Marking another milestone in the implementation of the community-developed New gTLD Program, ICANN today announced the selection of three geographically diverse emergency back-end registry operators, or EBEROs. The China Internet Network Information Center (CNNIC), Neustar, Inc. and Nominet were selected to guarantee domain names within a new gTLD continue to resolve in the event of a failure by a new TLD operator.

Emergency back-end registry operators are activated only if a registry operator fails to provide or is unable to sustain five critical registry functions temporarily or in the case of transition from one registry operator to another. Having them in different regions of the world reduces the chance that a natural disaster would affect all three at any one time.

“The impending new gTLDs represent a new phase in the history of the internet, and we’re delighted to play a key role supporting them as an EBERO, sitting at the heart of the expanding global domain name space,” said Lesley Cowley, CEO, Nominet.

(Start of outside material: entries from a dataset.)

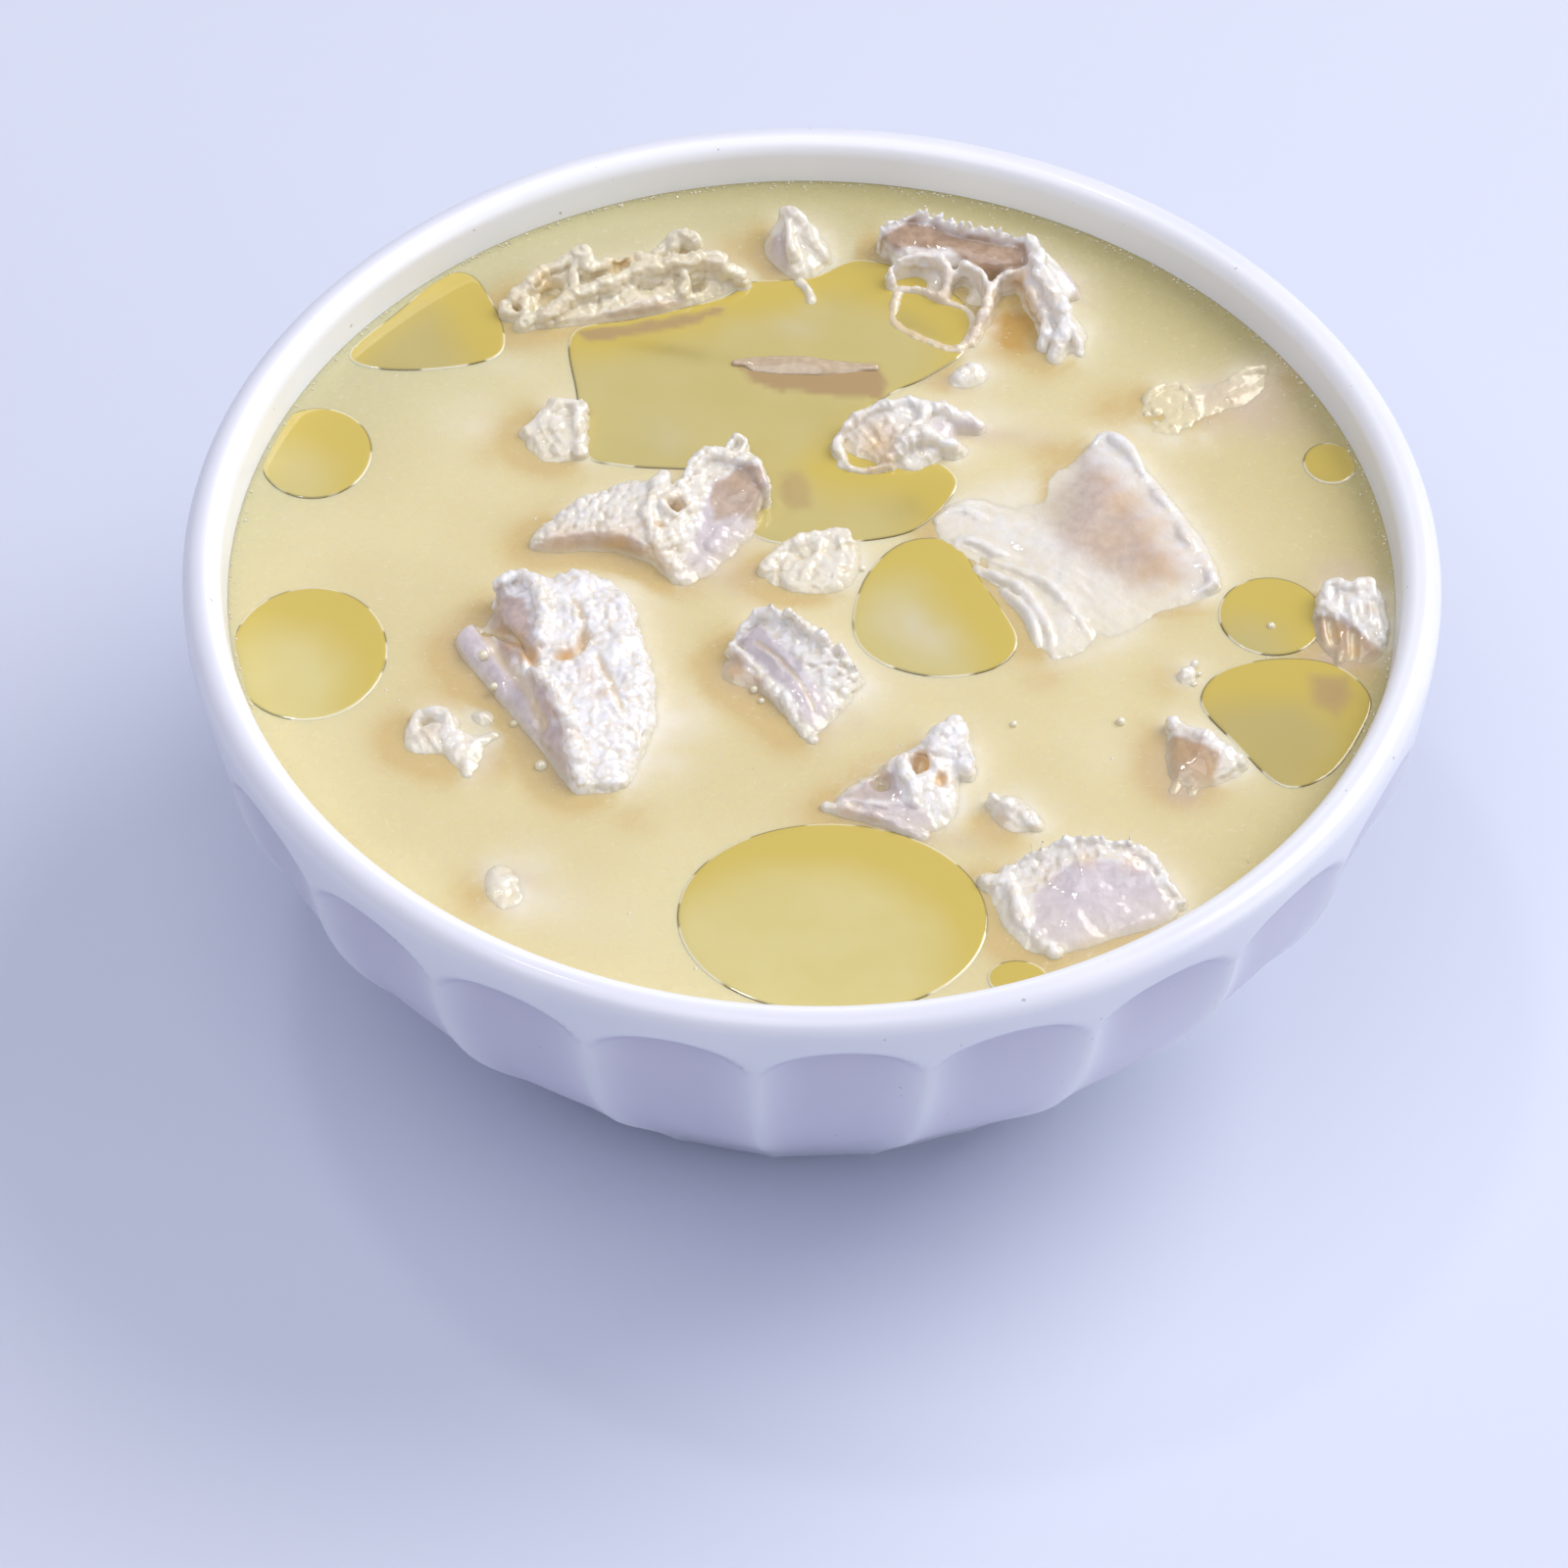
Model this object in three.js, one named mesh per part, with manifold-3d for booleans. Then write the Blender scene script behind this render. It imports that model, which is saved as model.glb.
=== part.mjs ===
// A bowl of tripe soup: a white porcelain bowl with arched flutes, a creamy soup up to just
// under its rim, pieces of tripe that stand out of the soup, and pools of clear yellow oil on it.
// Millimetres, +Z up. The origin is on the axis of the bowl, where its foot stands.
// The front is -Y, and a bearing is measured from the front towards +X.
import * as THREE from "three";
import { mergeVertices } from "three/addons/utils/BufferGeometryUtils.js";
import Module from "manifold-3d";

const wasm = await Module();
wasm.setup();

// ---- Driving dimensions ----
const HEIGHT = 62; // foot to crest of the rim
const RIM_RADIUS = 75; // widest point of the lip
const LIP_THICKNESS = 4.7;
const WALL = 5;
const FOOT_RADIUS = 44.4;
const FOOT_WIDTH = 5.9;
const FOOT_HEIGHT = 1;
const FOOT_RECESS = 2.4;
const BODY_FOOT_RADIUS = 46.5; // where the body meets the foot
const BODY_FOOT_HEIGHT = 1.8;
const BODY_SPREAD_RADIUS = 61.5; // the two inner handles of the body's curved profile
const BODY_SPREAD_HEIGHT = 25.1;
const BODY_UPRIGHT_HEIGHT = 33.6;
const BODY_TOP_BELOW_CREST = 2.9;
const FLOOR_INSIDE = 8; // inner floor above the table
const SOUP_BELOW_CREST = 6.14;
const GAP = 0.35; // between touching pieces

// The flutes: arched hollows side by side round the body, with narrow ridges between them.
const FLUTES = 24;
const FLUTE_DEPTH = 1.5;
const FLUTE_DEPTH_AT_FOOT = 0.45;
const FLUTE_TOP_BELOW_CREST = 3.9;
const ARCH_HEIGHT = 6;
const ARCH_RUN_IN = 4; // how far below its arch a flute reaches its full depth
const RIDGE_BEARING = THREE.MathUtils.degToRad(10.9);
const STEPS_PER_FLUTE = 3;

// The tripe: slabs with soft edges and an uneven surface.
const OUTLINE_STEP = 3.6; // between points along a slab's outline
const FEWEST_POINTS = 9;
const MOST_POINTS = 20;
const EDGE_ROUNDING = 0.3; // share of the thickness
const FRILL = 0.35; // how far the papillae stand out
const CROWN = 0.4; // rise of a slab's middle
const WELL_DEPTH = 2.6;
const WELL_SIDES = 6;
const WELL_FLARE = 1.25;

// The oil: thin lenses that float in the soup's surface.
const OIL_THICKNESS = 1.3;
const OIL_RISE = 0.15; // oil stands this much above the soup
const OIL_STEP = 3.2;
const ROUND_POOL_POINTS = 12;
const MOST_POOL_POINTS = 60;
const ROOM_ABOVE_OIL = 1;

const LIP_RADIUS = LIP_THICKNESS / 2;
const LIP_CENTRE = { radius: RIM_RADIUS - LIP_RADIUS, height: HEIGHT - LIP_RADIUS };
const SOUP_LEVEL = HEIGHT - SOUP_BELOW_CREST;
const FLUTE_ANGLE = (2 * Math.PI) / FLUTES;
const TINY = 0.01;
const HALVINGS = 30;
const SEGMENTS = FLUTES * STEPS_PER_FLUTE;

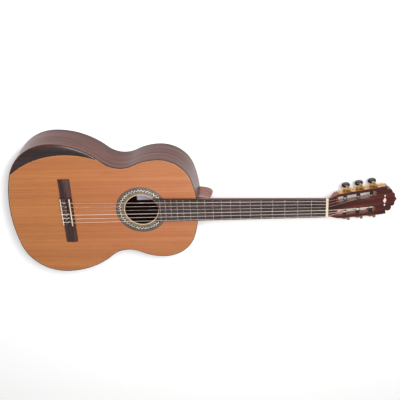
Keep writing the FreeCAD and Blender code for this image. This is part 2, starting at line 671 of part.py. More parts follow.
def slotTool(side):
    """String slot with round ends and a ramp towards the nut, in the head's frame."""
    r = d.slotWidth / 2
    middle = -(d.railWall + r)
    low, deep = headBack - 1, d.headThickness + 2
    tool = box(d.slotStart + r, d.slotEnd - r, middle - r, middle + r, low, low + deep)
    for x in (d.slotStart + r, d.slotEnd - r):
        tool = tool.fuse(Part.makeCylinder(r, deep, Vector(x, middle, low)))
    rampFoot, rampHead = d.slotStart - d.rampLength, d.slotStart + r
    ramp = [Vector(rampFoot, middle - r, 1), Vector(rampHead, middle - r, 1),
            Vector(rampHead, middle - r, -d.rampDepth), Vector(rampFoot, middle - r, 0)]
    ramp = Part.Face(Part.makePolygon(ramp + ramp[:1])).extrude(Vector(0, d.slotWidth, 0))
    tool = tool.fuse(ramp)
    if side < 0:
        tool = tool.mirror(Vector(), Vector(0, 1, 0))
    tool.Placement = sideFrame(side).multiply(tool.Placement)
    return tool


tunerPlaces = [d.tunerFirst + i * d.tunerPitch for i in range(3)]
slotInner = -(d.railWall + d.slotWidth)
screwPlaces = [(d.plateStart + tunerPlaces[0] - d.gearPitchRadius) / 2]
screwPlaces += [x + d.tunerPitch / 2 + d.gearPitchRadius / 2 for x in tunerPlaces[:2]]
screwPlaces += [d.plateEnd - (screwPlaces[0] - d.plateStart)]


def sideBores(side):
    """Bores for the rollers and the plate screws in one rail, in the head's frame."""
    tools = []
    out = Vector(0, side, 0)
    for x in tunerPlaces:
        tools.append(rod(Vector(x, side * (slotInner / 2), -d.rollerDepth), out,
                         d.rollerRadius + d.rollerClearance, -slotInner / 2 + 1))
        depth = d.spigotLength + d.endPlay
        tools.append(rod(Vector(x, side * (slotInner - depth), -d.rollerDepth), out,
                         d.spigotRadius + d.runningFit, depth + 1))
    for x in screwPlaces:
        tools.append(rod(Vector(x, -side * (d.screwLength - d.plateThickness), -d.rollerDepth), out,
                         d.screwRadius, d.screwLength))
    for tool in tools:
        tool.Placement = sideFrame(side).multiply(tool.Placement)
    return tools


headWood = headPlate(headBack, veneerZ).common(
    box(shoulderStart, d.headTip + 1, -wide, wide, headBack - 1, 1))

# under the shoulders the head's square block swells out of the neck's oval
swellHalf, swellDepth = d.nutHalf * nutFlare, d.headThickness + 1
swellEnd = shoulderStart + d.railStart
swell = Part.makeLoft([
    halfOval(Vector(shoulderStart, 0, 0), acrossY, downZ, swellHalf, swellDepth),
    halfOval(Vector(swellEnd, 0, 0), acrossY, downZ, swellHalf + d.railStart, swellDepth + d.railStart)],
    True, True)
headWood = headWood.cut(box(shoulderStart, swellEnd, -wide, wide, headBack - 1, 1).cut(swell))
headTools = [slotTool(1), slotTool(-1)] + sideBores(1) + sideBores(-1)
headWood = headWood.cut(headTools)
headWood.Placement = headFrame
faceCut = box(-wide, d.headTip, -wide, wide, veneerZ, d.headThickness * 3)
faceCut.Placement = headFrame
nutSeat = box(d.scaleLength - 1, headX + 1, -wide, wide, topZ, topZ + d.headThickness)
throatCut = fused([tool.copy() for tool in (slotTool(1), slotTool(-1))])
throatCut.Placement = headFrame.multiply(throatCut.Placement)
shaftTop = box(d.scaleLength + d.nutThickness, throatX + 1, -wide, wide, 0, topZ * 2)
shaft = shaft.cut(faceCut.common(shaftTop)).cut(throatCut)
neck = fused([shaft.cut(bodyBlock), heel.cut(bodyBlock), core.fuse(foot.cut(centreStrip)), headWood])
neck = neck.cut(nutSeat)
keepShape(neck, "neck")

heelBack = halfOval(Vector(heelRoot, 0, 0), acrossY, alongX, d.heelHalf, d.heelLength)
keepShape(Part.Face(heelBack).extrude(Vector(0, 0, heelFoot)).cut(bodyBlock), "heel_cap")

veneer = headPlate(veneerZ, 0).cut([slotTool(1), slotTool(-1)])
veneer.Placement = headFrame
nutRear = d.scaleLength + d.nutThickness
veneer = veneer.cut(box(d.scaleLength - d.railStart, nutRear, -wide, wide, 0, topZ * 2))
keepShape(veneer, "headplate")

# ---------------------------------------------------------------- string routes
tieZ = topZ + d.tieHoleHeight
saddleZ = topZ + d.stringHeightSaddle
nutZ = boardTop + d.fretHeight + d.stringHeightNut
tieFront = -(d.bridgeBehind - d.tieBlockLength)
halfSaddle = d.saddleThickness / 2
crownZ = saddleZ - halfSaddle - d.stringRest


def stringSide(number):
    return -1 if number <= 3 else 1


def rollerPlace(number):
    """Strings one and six go to the rollers next to the nut, three and four to the last."""
    return tunerPlaces[number - 1] if number <= 3 else tunerPlaces[6 - number]


def windingPlace(number):
    """Where a string meets its roller, across the slot: outer strings further out."""
    order = number - 1 if number <= 3 else 6 - number
    return slotInner + d.slotWidth * (0.62 - 0.16 * order)


def saddleWrap(number):
    """Bend of a string's middle line round the saddle's crown."""
    return halfSaddle + d.stringRest + stringRadii[number - 1]


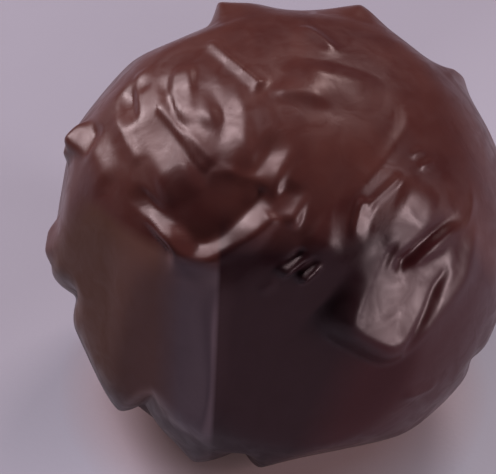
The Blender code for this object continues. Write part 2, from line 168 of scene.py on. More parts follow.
FOLDS: tuple[Fold, ...] = (
    # the lip under the cap, and the recess above it
    Fold(Side.SHOWN,
         ((-25, -4.2), (-19.6, -5), (-15.1, -5.3), (-10.7, -3), (-6.4, -0.8), (-3, 1.6), (-0.4, 4.4)),
         0.38, 1.4, 1.4, 0.1, (0.1, 0.08)),
    Fold(Side.SHOWN, ((-24, -1.6), (-17.3, -1.6), (-12.9, -0.2), (-9.6, 2.8), (-6.6, 6.3), (-2.8, 10.6)),
         -0.32, 3.2, 1.3, 0.12, (0.2, 0.1)),
    Fold(Side.SHOWN, ((5, 1), (9, -1.5), (14, -1.8)), 0.25, 4.0, 1.2, 0.2, (0.3, 0.5)),
    # pinches on the upper left of the shown side
    Fold(Side.SHOWN, ((-30.4, 32), (-28.4, 29.5), (-23.8, 24.3), (-20.5, 19.8), (-18, 16), (-15.6, 13.4)),
         0.16, 2.2, 0.3, 0.04, (0.25, 0.1)),
    Fold(Side.SHOWN, ((-27, 34), (-25.4, 30), (-23.4, 26.5), (-20.5, 22.5)),
         -0.14, 0.4, 0.5, 0.08, (0.3, 0.4)),
    Fold(Side.SHOWN, ((-22, 25), (-17.5, 19), (-12.8, 15), (-7.8, 12.4)),
         0.15, 1.6, 0.6, 0.08, (0.3, 0.15)),
    Fold(Side.SHOWN, ((-16, 14), (-12.5, 13.2), (-8.6, 12.6), (-5, 11)), 0.16, 0.6, 0.9, 0.08, (0.2, 0.2)),
    Fold(Side.SHOWN, ((-19, 52.2), (-13.6, 45.5), (-8.4, 39.8), (-3.8, 34.8)),
         0.24, 0.8, 0.7, 0.1, (0.15, 0.06)),
    Fold(Side.SHOWN, ((-6, 36), (-3.6, 33.4)), 0.1, 0.8, 0.7, 0.3, (0.4, 0.4)),
    Fold(Side.SHOWN, ((-3, 35), (0.7, 33.6), (7, 32.4), (12.3, 29.5)), 0.2, 1.2, 1.0, 0.2),
    Fold(Side.SHOWN, ((4.2, 60.1), (10.2, 55.5), (16.3, 46.7)), 0.25, 1.0, 1.0, 0.2),
    Fold(Side.SHOWN, ((-43, 33), (-40, 27), (-36, 21.3), (-32, 16)), 0.12, 0.7, 0.8, 0.1, (0.3, 0.15)),
    Fold(Side.SHOWN, ((-63, 21), (-61, 28), (-55, 36)), 0.55, 3.0, 3.2, 0.5, (0.2, 0.6)),
    Fold(Side.SHOWN, ((-50, 24), (-45.5, 18.5), (-40.5, 11)), 0.2, 1.0, 2.0, 0.6),
    Fold(Side.SHOWN, ((-74, -12), (-76, -4), (-74, 8)), 0.6, 1.5, 3.0, 0.4, (0.4, 0.4)),
    # folds on the right of the shown side
    Fold(Side.SHOWN, ((31, 35), (30.6, 27), (25.6, 19.5), (20, 13), (15.2, 7.5), (10.8, 1.7)),
         0.16, 1.8, 0.8, 0.12),
    Fold(Side.SHOWN, ((27.4, 13.6), (25, 11.4), (21.8, 8.7), (18.9, 6)),
         0.12, 0.5, 0.35, 0.06, (0.12, 0.12)),
    Fold(Side.SHOWN, ((29.9, 18), (32.6, 19.4), (35, 20)), 0.12, 0.4, 0.45, 0.06),
    Fold(Side.SHOWN, ((31.7, 15.8), (34, 16.4), (37, 18)), 0.12, 0.4, 0.45, 0.06),
    Fold(Side.SHOWN, ((26.5, 1.5), (23.2, -4), (20, -10.5), (17.5, -15.5), (15.3, -21)),
         0.06, 0.4, 1.5, 0.04, (0.2, 0.05)),
    Fold(Side.SHOWN, ((27.4, -1.5), (25.7, -5), (23.6, -9)), 0.11, 0.9, 0.3, 0.05, (0.3, 0.5)),
    Fold(Side.SHOWN, ((49.5, 13), (48.5, 8), (45.5, 2.5), (40, 0), (35, -3.6), (30, -8.3)),
         0.12, 0.9, 0.5, 0.1, (0.2, 0.1)),
    Fold(Side.SHOWN, ((26.5, -9.5), (29.3, -5.3), (33.8, -1.3), (39.3, 2.5), (45, 5.7)),
         -0.3, 0.8, 0.6, 0.1, (0.2, 0.3)),
    Fold(Side.SHOWN, ((41.2, -7), (37.6, -11.8), (35, -17.5), (32, -23), (29, -29.5)),
         -0.14, 0.6, 0.5, 0.1, (0.12, 0.15)),
    Fold(Side.SHOWN,
         ((52, 9), (49, 0.4), (46.3, -9.6), (42.7, -14.3), (37, -20.5), (32.2, -27), (28.5, -32.8)),
         0.2, 1.6, 1.4, 0.3),
    Fold(Side.SHOWN, ((31.3, -41.7), (36.7, -42.1), (44.6, -40.4)), 0.15, 0.8, 0.8, 0.1),
    # wrinkles on the front wall, and the upright edge between its two halves
    Fold(Side.SHOWN, ((-5, -13.4), (-0.5, -10)), 0.08, 0.6, 0.6, 0.1),
    Fold(Side.SHOWN, ((-14, -6), (-13.5, -12), (-15.5, -23), (-17, -38), (-22, -59.5)),
         0.25, 1.0, 3.0, 0.1, (0.1, 0.2)),
    # ridges and notches that cross the edge of the shown side
    Fold(Side.SHOWN, ((-64, 28), (-80, 35), (-96, 42)), 0.2, 1.0, 3.0, 0.3),
    Fold(Side.SHOWN, ((-15, 62), (-19.5, 79), (-25, 102)), 1.15, 1.2, 4.5, 0.15),
    Fold(Side.SHOWN, ((24, 66), (28, 77), (36, 98)), 0.65, 4.0, 2.5, 0.2),
    Fold(Side.SHOWN, ((52, 48), (60, 56), (75, 70)), 0.4, 2.2, 1.8, 0.15),
    Fold(Side.SHOWN, ((-20, -58), (-28, -77), (-37, -100)), 0.4, 1.8, 1.8, 0.3),
    Fold(Side.SHOWN, ((-3, -60), (-5, -82), (-7, -105)), 0.2, 4.0, 1.0, 0.1),
    Fold(Side.SHOWN, ((-9, -60), (-13, -80), (-18, -105)), -1.1, 1.2, 3.0, 0.3),
    Fold(Side.SHOWN, ((-33, -42), (-49, -63), (-65, -83)), -1.4, 6.0, 1.1, 0.15, (0.25, 0.2)),
    Fold(Side.SHOWN, ((-58, -15), (-78, -24), (-100, -31), (-118, -36)), -0.9, 2.0, 1.8, 0.3, (0.2, 0.2)),
    Fold(Side.SHOWN, ((56, -36), (69, -44), (84, -54)), -0.35, 1.4, 1.4, 0.2),
    # the sides turned away, rolled and pinched the same way
    Fold(Side.RIGHT, ((4, 36), (14, 21), (19, 5), (16, -16)), 0.6, 1.2, 3.0, 0.2),
    Fold(Side.RIGHT, ((32, 28), (27, 12), (31, -6)), 0.4, 1.6, 1.0, 0.15),
    Fold(Side.RIGHT, ((2, 8), (9, -7), (12, -26)), -0.45, 1.8, 1.0, 0.2),
    Fold(Side.RIGHT, ((12, -32), (26, -28), (40, -18)), 0.45, 2.2, 1.0, 0.2),
    Fold(Side.BACK, ((-38, 20), (-26, 8), (-12, 3), (2, 8), (8, 18)), 0.6, 1.3, 2.0, 0.15),
    Fold(Side.BACK, ((-34, 26), (-24, 13), (-11, 7), (0, 13)), -0.5, 3.2, 1.2, 0.2),
    Fold(Side.BACK, ((16, 28), (22, 18), (20, 4), (26, -10)), 0.5, 1.0, 2.4, 0.12),
    Fold(Side.BACK, ((34, 30), (38, 12), (34, -8)), 0.4, 1.2, 1.2, 0.2),
    Fold(Side.BACK, ((-30, -8), (-14, -14), (4, -9)), -0.4, 1.0, 2.0, 0.2),
    Fold(Side.BACK, ((-14, 30), (-3, 21), (10, 24)), 0.4, 1.5, 1.0, 0.15),
    Fold(Side.BACK, ((-36, -18), (-26, -24)), 0.6, 3.0, 2.4, 0.8),
    Fold(Side.LEFT, ((-16, 26), (-20, 14), (-17, 0), (-22, -14)), 0.5, 2.0, 1.0, 0.2),
    Fold(Side.LEFT, ((-38, 22), (-34, 8), (-40, -10)), 0.45, 1.0, 1.8, 0.15),
    Fold(Side.LEFT, ((-23, 24), (-26, 10), (-27, -6)), -0.4, 1.2, 1.2, 0.2),
    Fold(Side.LEFT, ((-6, -22), (-20, -28)), 0.5, 2.4, 2.0, 0.6),
)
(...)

EBEROs mitigate risk that a failed new TLD operator could impact the stability and security of the Domain Name System. However, EBEROs are limited in the services they can provide. For example, EBEROs will maintain critical registry functions but will not provide any additional services that a TLD operator may have offered its customers, such as web hosting or network analytics. The critical functions covered by EBEROs are:

  1. DNS resolution for registered domain names
  2. Operation of Shared Registration System
  3. Provision of Whois service
  4. Registry data escrow deposits
  5. Maintenance of a properly signed zone in accordance with DNSSEC requirements

The three selected organizations met stringent technical requirements and demonstrated years of experience in operating domain name services, registration data directory services and extensible provisioning protocol services.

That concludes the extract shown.